-- Start Dataset --

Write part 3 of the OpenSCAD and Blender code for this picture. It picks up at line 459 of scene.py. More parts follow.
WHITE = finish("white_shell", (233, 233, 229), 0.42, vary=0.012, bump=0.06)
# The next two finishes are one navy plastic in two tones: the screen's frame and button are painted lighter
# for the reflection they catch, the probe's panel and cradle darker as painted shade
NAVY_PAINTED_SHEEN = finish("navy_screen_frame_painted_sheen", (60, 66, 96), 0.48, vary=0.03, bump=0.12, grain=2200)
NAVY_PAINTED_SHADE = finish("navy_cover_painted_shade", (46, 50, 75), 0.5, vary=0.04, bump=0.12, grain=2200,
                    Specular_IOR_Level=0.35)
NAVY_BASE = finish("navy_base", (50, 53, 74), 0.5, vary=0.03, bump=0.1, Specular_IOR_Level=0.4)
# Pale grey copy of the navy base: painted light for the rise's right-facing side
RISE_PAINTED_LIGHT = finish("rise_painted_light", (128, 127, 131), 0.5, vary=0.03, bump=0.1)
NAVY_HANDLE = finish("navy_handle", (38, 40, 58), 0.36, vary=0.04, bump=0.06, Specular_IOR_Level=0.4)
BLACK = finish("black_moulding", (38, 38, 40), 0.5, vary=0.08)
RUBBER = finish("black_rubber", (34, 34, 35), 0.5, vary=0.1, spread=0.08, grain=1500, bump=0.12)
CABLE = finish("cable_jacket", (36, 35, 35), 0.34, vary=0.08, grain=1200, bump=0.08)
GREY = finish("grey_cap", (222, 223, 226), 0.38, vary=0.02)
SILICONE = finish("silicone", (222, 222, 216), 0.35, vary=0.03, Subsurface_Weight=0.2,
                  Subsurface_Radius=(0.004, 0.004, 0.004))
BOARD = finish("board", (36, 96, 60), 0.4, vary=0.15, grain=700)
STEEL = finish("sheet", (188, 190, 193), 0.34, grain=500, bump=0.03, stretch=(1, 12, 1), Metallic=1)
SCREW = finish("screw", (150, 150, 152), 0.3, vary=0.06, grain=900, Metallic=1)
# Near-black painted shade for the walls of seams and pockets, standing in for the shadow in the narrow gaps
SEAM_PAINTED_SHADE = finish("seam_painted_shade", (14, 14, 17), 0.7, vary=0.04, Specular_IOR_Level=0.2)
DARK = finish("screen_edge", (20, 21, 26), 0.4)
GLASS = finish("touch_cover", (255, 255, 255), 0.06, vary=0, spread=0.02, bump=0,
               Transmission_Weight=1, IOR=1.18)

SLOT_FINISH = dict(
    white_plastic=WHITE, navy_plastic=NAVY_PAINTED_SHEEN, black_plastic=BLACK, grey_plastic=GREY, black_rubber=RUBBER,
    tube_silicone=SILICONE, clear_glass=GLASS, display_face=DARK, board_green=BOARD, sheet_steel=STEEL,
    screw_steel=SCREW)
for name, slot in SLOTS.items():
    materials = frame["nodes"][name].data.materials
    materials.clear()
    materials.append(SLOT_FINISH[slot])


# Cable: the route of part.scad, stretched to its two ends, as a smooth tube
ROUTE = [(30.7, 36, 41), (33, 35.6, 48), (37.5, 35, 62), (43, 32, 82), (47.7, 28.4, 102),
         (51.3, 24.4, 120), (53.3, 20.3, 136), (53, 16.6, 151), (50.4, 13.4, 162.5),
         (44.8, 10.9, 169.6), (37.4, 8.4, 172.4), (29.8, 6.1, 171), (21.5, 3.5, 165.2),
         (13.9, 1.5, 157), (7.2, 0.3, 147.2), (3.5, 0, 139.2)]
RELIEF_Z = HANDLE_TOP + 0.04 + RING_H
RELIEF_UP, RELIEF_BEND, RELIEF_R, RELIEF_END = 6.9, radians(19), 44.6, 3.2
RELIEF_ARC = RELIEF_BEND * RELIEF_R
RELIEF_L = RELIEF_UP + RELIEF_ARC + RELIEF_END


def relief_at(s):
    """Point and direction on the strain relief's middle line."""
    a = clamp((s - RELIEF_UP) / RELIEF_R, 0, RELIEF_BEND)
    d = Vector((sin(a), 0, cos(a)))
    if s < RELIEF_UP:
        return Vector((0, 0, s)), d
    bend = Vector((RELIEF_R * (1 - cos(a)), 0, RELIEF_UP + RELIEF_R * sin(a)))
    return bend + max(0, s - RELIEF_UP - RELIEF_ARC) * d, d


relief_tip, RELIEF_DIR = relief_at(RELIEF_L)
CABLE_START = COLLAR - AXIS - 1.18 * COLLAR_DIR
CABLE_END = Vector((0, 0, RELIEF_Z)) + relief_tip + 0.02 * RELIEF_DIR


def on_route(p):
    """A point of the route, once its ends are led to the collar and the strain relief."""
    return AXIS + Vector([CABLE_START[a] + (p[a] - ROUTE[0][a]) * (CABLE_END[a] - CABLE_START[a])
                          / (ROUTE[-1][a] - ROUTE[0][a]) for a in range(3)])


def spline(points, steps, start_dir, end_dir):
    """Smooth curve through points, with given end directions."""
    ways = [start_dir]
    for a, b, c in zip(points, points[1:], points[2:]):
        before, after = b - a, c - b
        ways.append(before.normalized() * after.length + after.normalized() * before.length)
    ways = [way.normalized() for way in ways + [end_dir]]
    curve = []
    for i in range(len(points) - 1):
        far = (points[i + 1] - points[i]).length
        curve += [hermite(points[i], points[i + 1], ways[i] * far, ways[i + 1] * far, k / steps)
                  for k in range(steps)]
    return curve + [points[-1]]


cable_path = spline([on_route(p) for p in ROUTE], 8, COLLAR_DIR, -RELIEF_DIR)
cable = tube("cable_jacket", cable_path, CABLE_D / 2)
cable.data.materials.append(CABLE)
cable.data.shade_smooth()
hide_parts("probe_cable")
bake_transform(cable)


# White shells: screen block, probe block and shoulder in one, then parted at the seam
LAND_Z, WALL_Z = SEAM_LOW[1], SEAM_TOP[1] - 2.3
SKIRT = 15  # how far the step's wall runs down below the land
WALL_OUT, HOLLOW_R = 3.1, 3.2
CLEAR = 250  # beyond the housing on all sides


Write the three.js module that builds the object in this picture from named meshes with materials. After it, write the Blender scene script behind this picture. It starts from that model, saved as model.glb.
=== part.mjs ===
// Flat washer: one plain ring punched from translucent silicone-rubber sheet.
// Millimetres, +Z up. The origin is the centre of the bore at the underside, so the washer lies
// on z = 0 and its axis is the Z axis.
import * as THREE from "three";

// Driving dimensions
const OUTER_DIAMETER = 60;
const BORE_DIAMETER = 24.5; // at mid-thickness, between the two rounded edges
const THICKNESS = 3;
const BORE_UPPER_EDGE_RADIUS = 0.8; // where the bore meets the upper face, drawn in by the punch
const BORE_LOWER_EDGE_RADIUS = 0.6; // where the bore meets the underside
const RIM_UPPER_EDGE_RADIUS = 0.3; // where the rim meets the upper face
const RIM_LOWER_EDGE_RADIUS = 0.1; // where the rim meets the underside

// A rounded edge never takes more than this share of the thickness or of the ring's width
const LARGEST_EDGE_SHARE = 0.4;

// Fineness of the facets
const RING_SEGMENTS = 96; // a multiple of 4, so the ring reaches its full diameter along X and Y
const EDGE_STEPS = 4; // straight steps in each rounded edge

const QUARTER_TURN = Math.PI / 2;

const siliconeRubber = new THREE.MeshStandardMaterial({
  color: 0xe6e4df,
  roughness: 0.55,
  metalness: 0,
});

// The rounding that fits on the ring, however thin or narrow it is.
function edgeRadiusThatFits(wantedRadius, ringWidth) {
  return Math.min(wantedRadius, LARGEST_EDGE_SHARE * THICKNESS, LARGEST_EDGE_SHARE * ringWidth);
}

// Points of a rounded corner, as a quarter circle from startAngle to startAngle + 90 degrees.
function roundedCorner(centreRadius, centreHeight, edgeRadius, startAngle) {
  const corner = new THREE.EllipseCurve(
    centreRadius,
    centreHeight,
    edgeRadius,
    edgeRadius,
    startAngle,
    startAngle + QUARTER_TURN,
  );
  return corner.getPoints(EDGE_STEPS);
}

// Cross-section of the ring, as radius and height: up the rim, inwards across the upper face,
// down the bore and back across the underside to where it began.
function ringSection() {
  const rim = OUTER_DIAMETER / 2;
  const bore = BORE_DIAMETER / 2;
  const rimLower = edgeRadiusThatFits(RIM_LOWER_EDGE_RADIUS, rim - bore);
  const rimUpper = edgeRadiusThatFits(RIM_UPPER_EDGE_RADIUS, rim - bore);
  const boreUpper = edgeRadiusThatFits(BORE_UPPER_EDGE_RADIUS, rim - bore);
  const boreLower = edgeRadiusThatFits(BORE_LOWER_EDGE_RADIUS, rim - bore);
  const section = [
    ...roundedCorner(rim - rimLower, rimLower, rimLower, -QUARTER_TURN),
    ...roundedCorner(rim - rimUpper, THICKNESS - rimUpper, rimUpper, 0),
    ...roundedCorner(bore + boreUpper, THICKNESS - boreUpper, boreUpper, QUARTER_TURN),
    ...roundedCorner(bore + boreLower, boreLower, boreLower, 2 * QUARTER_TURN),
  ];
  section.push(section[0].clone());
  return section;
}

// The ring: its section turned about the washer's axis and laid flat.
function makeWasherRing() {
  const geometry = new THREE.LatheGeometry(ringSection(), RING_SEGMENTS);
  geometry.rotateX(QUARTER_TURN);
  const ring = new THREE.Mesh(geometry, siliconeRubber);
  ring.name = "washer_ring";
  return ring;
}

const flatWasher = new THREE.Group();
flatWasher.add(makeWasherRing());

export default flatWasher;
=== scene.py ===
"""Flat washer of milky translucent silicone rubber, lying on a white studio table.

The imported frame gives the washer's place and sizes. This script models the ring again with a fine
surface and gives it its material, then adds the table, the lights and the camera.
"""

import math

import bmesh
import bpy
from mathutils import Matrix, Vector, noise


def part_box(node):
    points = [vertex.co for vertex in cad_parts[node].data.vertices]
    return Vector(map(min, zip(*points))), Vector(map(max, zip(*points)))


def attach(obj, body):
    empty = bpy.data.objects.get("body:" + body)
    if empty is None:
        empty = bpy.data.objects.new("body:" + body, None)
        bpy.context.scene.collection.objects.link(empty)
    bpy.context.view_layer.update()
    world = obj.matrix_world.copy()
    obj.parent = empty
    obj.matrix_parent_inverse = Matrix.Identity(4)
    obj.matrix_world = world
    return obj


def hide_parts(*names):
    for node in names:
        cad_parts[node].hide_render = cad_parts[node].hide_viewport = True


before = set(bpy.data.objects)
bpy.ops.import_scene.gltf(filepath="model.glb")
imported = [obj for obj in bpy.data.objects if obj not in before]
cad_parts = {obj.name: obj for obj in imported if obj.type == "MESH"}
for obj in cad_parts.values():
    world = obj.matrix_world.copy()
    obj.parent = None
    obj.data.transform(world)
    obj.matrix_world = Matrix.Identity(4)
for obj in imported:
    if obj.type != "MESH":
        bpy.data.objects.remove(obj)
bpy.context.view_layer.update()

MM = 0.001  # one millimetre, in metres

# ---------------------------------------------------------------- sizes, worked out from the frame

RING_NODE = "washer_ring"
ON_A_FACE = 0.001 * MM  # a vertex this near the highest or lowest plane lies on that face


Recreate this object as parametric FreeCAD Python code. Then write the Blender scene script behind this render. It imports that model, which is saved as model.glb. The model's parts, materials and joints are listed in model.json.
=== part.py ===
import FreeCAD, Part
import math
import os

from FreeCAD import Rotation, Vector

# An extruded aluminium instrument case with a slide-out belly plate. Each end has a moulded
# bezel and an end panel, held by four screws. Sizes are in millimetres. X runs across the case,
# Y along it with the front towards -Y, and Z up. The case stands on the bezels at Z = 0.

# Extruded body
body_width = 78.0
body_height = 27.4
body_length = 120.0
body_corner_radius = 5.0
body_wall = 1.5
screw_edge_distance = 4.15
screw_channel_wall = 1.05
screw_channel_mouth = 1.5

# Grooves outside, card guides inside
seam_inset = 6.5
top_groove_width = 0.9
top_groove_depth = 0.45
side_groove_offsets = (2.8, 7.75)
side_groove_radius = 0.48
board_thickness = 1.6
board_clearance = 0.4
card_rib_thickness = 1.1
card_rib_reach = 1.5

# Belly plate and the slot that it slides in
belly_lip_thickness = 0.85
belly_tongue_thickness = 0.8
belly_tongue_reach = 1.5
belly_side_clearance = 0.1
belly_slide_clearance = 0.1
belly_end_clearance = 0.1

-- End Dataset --

Write out again only the lines from the line containing "const flatWasher = new THREE.Group();" through the line containing "from the frame", both included, exactly as they are.

const flatWasher = new THREE.Group();
flatWasher.add(makeWasherRing());

export default flatWasher;
=== scene.py ===
"""Flat washer of milky translucent silicone rubber, lying on a white studio table.

The imported frame gives the washer's place and sizes. This script models the ring again with a fine
surface and gives it its material, then adds the table, the lights and the camera.
"""

import math

import bmesh
import bpy
from mathutils import Matrix, Vector, noise


def part_box(node):
    points = [vertex.co for vertex in cad_parts[node].data.vertices]
    return Vector(map(min, zip(*points))), Vector(map(max, zip(*points)))


def attach(obj, body):
    empty = bpy.data.objects.get("body:" + body)
    if empty is None:
        empty = bpy.data.objects.new("body:" + body, None)
        bpy.context.scene.collection.objects.link(empty)
    bpy.context.view_layer.update()
    world = obj.matrix_world.copy()
    obj.parent = empty
    obj.matrix_parent_inverse = Matrix.Identity(4)
    obj.matrix_world = world
    return obj


def hide_parts(*names):
    for node in names:
        cad_parts[node].hide_render = cad_parts[node].hide_viewport = True


before = set(bpy.data.objects)
bpy.ops.import_scene.gltf(filepath="model.glb")
imported = [obj for obj in bpy.data.objects if obj not in before]
cad_parts = {obj.name: obj for obj in imported if obj.type == "MESH"}
for obj in cad_parts.values():
    world = obj.matrix_world.copy()
    obj.parent = None
    obj.data.transform(world)
    obj.matrix_world = Matrix.Identity(4)
for obj in imported:
    if obj.type != "MESH":
        bpy.data.objects.remove(obj)
bpy.context.view_layer.update()

MM = 0.001  # one millimetre, in metres

# ---------------------------------------------------------------- sizes, worked out from the frame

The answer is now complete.